As in many of her other poems, Bradstreet here stresses the pleasures of eternity based on secular/ physical life (the literal) rather than her preoccupation with the state of the soul and the ultimate victory of the spirit (the figurative) over the body (the literal), which most male poets in their search for the divine love tend to do. Her idea of an afterlife is strongly concerned with the senses and grounded in the power of earthly love for her spouse. For Bradstreet, eternal life makes sense only when it is preceded by human feelings and the warmth of the body.

The familiar argument unscrolls: a woman finds her voice and talent only when she writes about herself, her woman’s life; this life excludes politics, science, history, public affairs, intellectual achievement, learning. All these are ceded to men. (23) Around the same time as Baym’s essay (2001), Tamara Harvey (2000) and Patricia Pender (2001) published two comprehensive articles.
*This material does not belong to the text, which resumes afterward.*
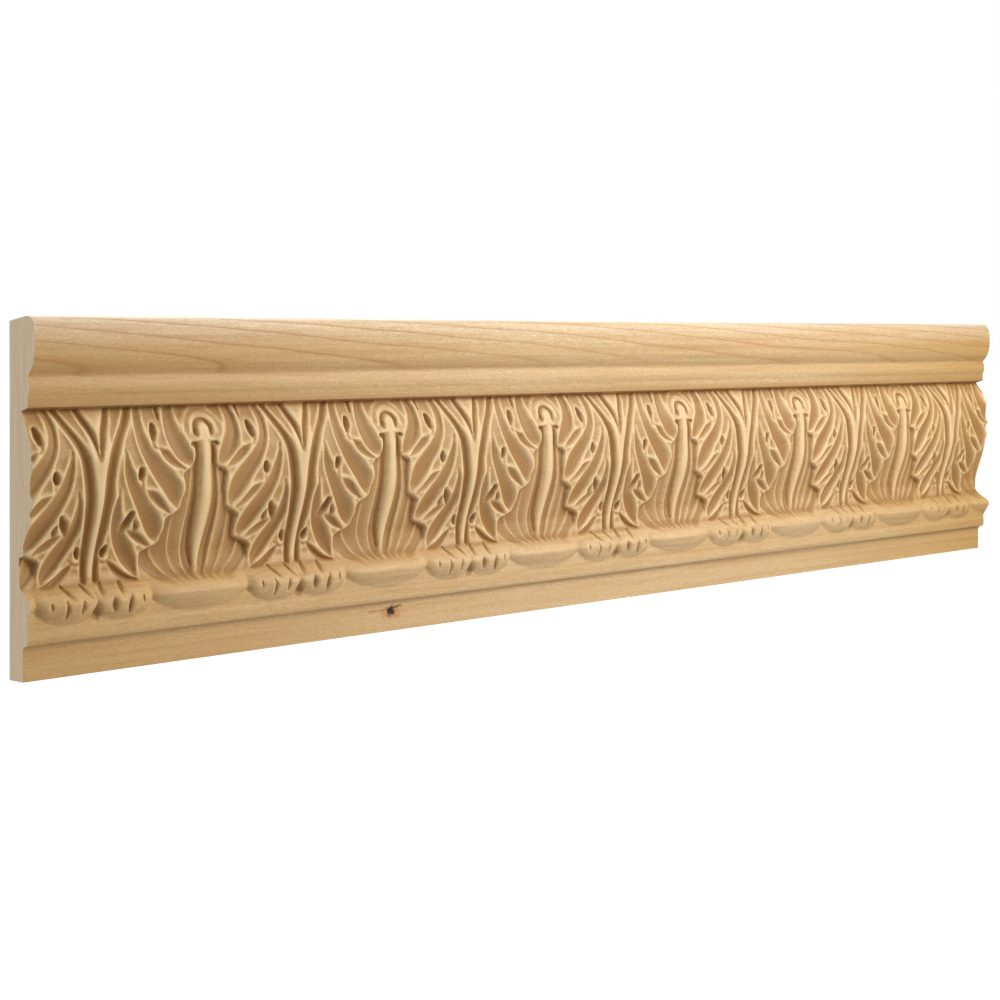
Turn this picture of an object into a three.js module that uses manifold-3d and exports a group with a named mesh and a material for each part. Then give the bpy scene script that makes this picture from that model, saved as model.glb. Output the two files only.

Harvey and Pender have found Bradstreet’s 1650s Tenth Muse inspiring enough to make elaborate and well-supported arguments about how poems such as “A Dialogue Between Old England and New,” “In Honour of Queen Elizabeth,” and “Of the Four Humours” are both artistically challenging and independent of “the literary tradition [Bradstreet] inherits in several important aspects” (Pender, 115).